Filed under: Energy, Foreign Policy, Latin America, Liberalism | Tags: And Foreign Oil, Brazil and Biofuels, President Barack Obama
President Obama is off on a five-day visit to Latin America. He made a speech in Brasilia, and is off to Rio. Critics suggest that he’s getting out-of-town while his unpopularity is high, but that’s not fair. These tours are long-planned and there are many meetings in advance so that agreements can be signed and public appearances will be fortuitous. So let’s assume that he’s just following his schedule. Brazil is one country that has prospered during the financial crisis in the rest of the world.
President Obama and President Rousseff ‘have completed an agreement for a new Economic and Financial Dialogue.” Sounds good. They agreed to talk.
President Rousseff and I also agreed to launch a Strategic Energy Dialogue. By some estimates, the oil you recently discovered off the shores of Brazil could amount to twice the reserves we have in the United States. We want to work with you. We want to help with technology and support to develop these oil reserves safely, and when you’re ready to start selling, we want to be one of your best customers. At a time when we’ve been reminded how easily instability in other parts of the world can affect the price of oil, the United States could not be happier with the potential for a new, stable source of energy.
President Obama seems to be offering the help of America’s private oil business, since they are the ones with the technology and know-how. Since Obama is opposed to drilling for our own oil and gas reserves, it’s interesting that he is anxious to buy Brazil’s. Then he was back to his standard pitch for “clean energy technology.” His ideas are indeed, as we have been told, set in concrete. He is impervious to evidence, and he does not change his mind.
Now, even as we focus on oil in the near term, we shouldn’t lose sight of the fact that the only long-term solution to the world’s dependence on fossil fuels is clean energy technology. And that’s why the United States and Brazil are deepening our cooperation on biofuels — (applause) — and why we’re launching a U.S.-Brazil Green Economy Partnership, because we know that the development of clean energy is one of the best ways to create new jobs and industries in both our nations.
Already, more than half of the vehicles in Brazil run on biofuels. Nearly 80 percent of your electricity comes from hydropower. In the United States, we’ve jumpstarted a clean energy industry and we’ll soon have the capacity to produce 40 percent of the world’s advanced batteries. If we can start sharing these new technologies, and leverage private investment from businesses like the ones in this room, we can grow our economies and clean our environment by making, using, trading, selling clean energy products all over the world. That is a win for both our nations.

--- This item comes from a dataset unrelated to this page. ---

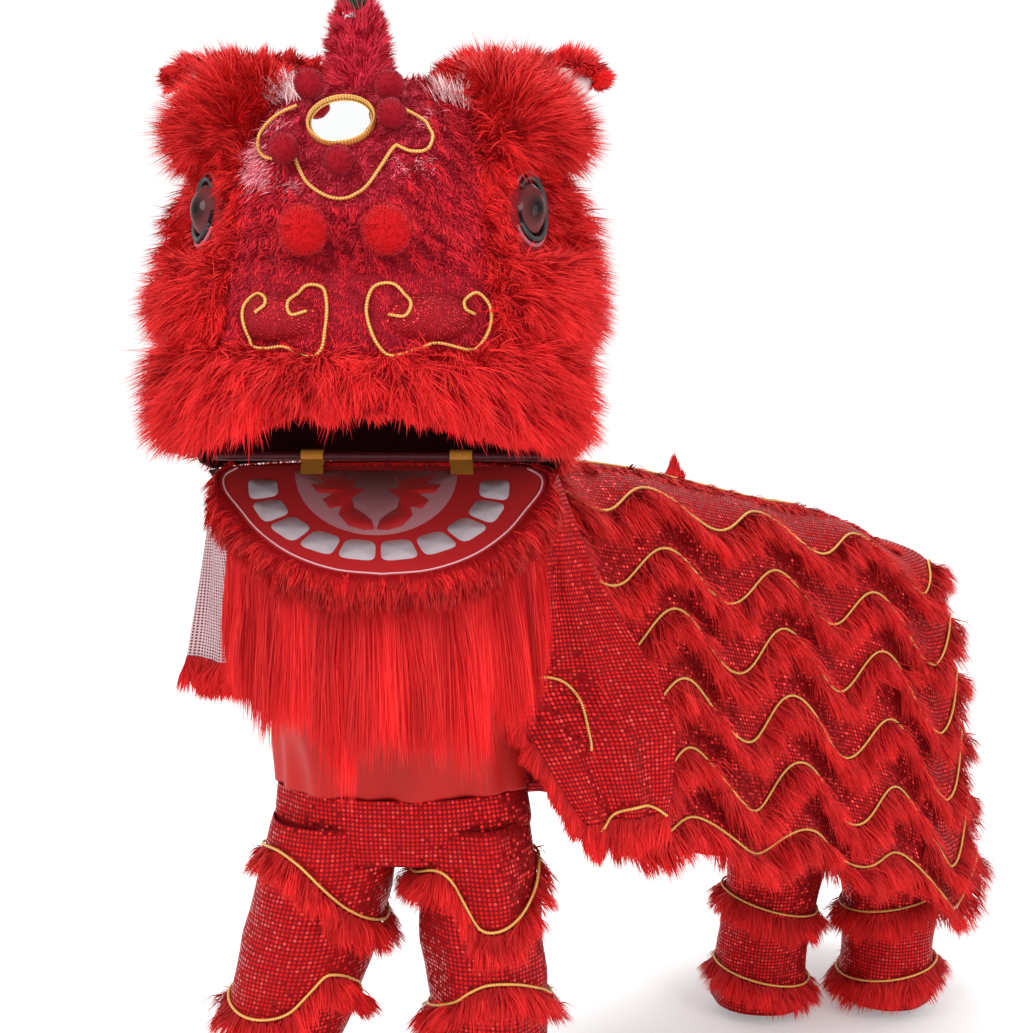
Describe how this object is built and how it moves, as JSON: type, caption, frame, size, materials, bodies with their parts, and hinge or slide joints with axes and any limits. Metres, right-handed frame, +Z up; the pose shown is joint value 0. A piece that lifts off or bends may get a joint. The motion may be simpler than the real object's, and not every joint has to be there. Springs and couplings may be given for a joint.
{
  "type": "lion dance costume",
  "caption": "Two-person Southern lion dance costume in red: furry head with hinged jaw and beard, long cape with wavy fur rows, shoulder wings and fringed trousers for both dancers",
  "frame": {"origin": "Middle of the hand bar in the mouth, where the front dancer's hands hold the head", "axes": "-Y is the way the lion's face looks, +X the lion's left, +Z up; the cape runs back and to the lion's left"},
  "size_m": [1.6393, 1.7429, 2.051],
  "materials": {
    "fur": "long synthetic fur",
    "plush": "short crimson plush",
    "sequin": "sequin cloth",
    "satin": "plain satin",
    "shell": "paper and cane shell, cloth covered",
    "gold": "gold trim",
    "mirror": "polished glass",
    "white": "white and silver cloth",
    "amber": "amber tape",
    "wood": "painted",
    "board": "padded cloth board",
    "eye": "painted ball",
    "glitter": "glitter cloth"
  },
  "bodies": {
    "costume": {"head_shell": "shell", "brow_fur_left": "fur", "cheek_fur_left": "fur", "brow_fur_right": "fur", "cheek_fur_right": "fur", "lip_fur": "fur", "crown_fur": "fur", "neck_fur": "fur", "face_plush": "plush", "mirror": "mirror", "mirror_ring": "gold", "nose_pad_left": "sequin", "eye_left": "eye", "nose_pad_right": "sequin", "eye_right": "eye", "pompom_small_1": "plush", "pompom_small_2": "plush", "pompom_small_3": "plush", "pompom_small_4": "plush", "pompom_small_5": "plush", "pompom_big_left": "plush", "pompom_big_right": "plush", "horn": "plush", "ear_fur_left": "fur", "ear_left": "white", "ear_fur_right": "fur", "ear_right": "white", "hand_bar": "wood", "cape": "sequin", "cape_fringe_1": "fur", "cape_fringe_2": "fur", "cape_fringe_3": "fur", "cape_fringe_4": "fur", "cape_fringe_5": "fur", "cape_fringe_6": "fur", "spine_band": "glitter", "spine_fin": "fur", "front_waist": "satin", "front_trousers": "sequin", "rear_trousers": "sequin", "front_leg_fringe_left_1": "fur", "front_leg_fringe_left_2": "fur", "front_leg_fringe_left_3": "fur", "rear_leg_fringe_left_1": "fur", "rear_leg_fringe_left_2": "fur", "front_leg_fringe_right_1": "fur", "front_leg_fringe_right_2": "fur", "front_leg_fringe_right_3": "fur", "rear_leg_fringe_right_1": "fur", "rear_leg_fringe_right_2": "fur", "wing_left": "sequin", "wing_fringe_left": "fur", "wing_right": "sequin", "wing_fringe_right": "fur"},
    "jaw": {"jaw_board": "board", "jaw_fur": "fur", "beard": "fur", "jaw_loop_left": "amber", "jaw_loop_right": "amber"}
  },
  "joints": [
    {"name": "jaw_hinge", "type": "hinge", "parent": "costume", "child": "jaw", "pos_m": [0, 0, 0], "axis": [-1, 0, 0], "range_deg": [0, 28]}
  ]
}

According to his Press Secretary, the big interest in Brazil is biofuels, and the “biofuel relationship,”which seems to be why EPA Chief Lisa Jackson is along. The press asked about Brazil’s interest in reducing or eliminating our high tariffs on sugar and sugar-based ethanol, but that question was brushed aside to return to the “biofuel relationship.”
The president will also visit Chile and El Salvador. This is a trip with the campaign in mind. The president hopes to bring home future trade agreements for the unemployed and the unions; and favorable impression from Latin America for the Hispanic voting block. He will not be visiting Colombia or Panama, whose trade deals he has refused to sign since taking office. Trade deals don’t always set well with labor unions.
Once again, Obama is counting on long-range ‘hope’ to create the jobs that are so needed at home. It looks like he’s still trying to find those “green jobs.” It will be nice if we have increased trade with Brazil, but these things take time, usually quite a long time, to work out. This has been characteristic of the president. He puts his faith in the hope of trade in the future to create jobs—someday.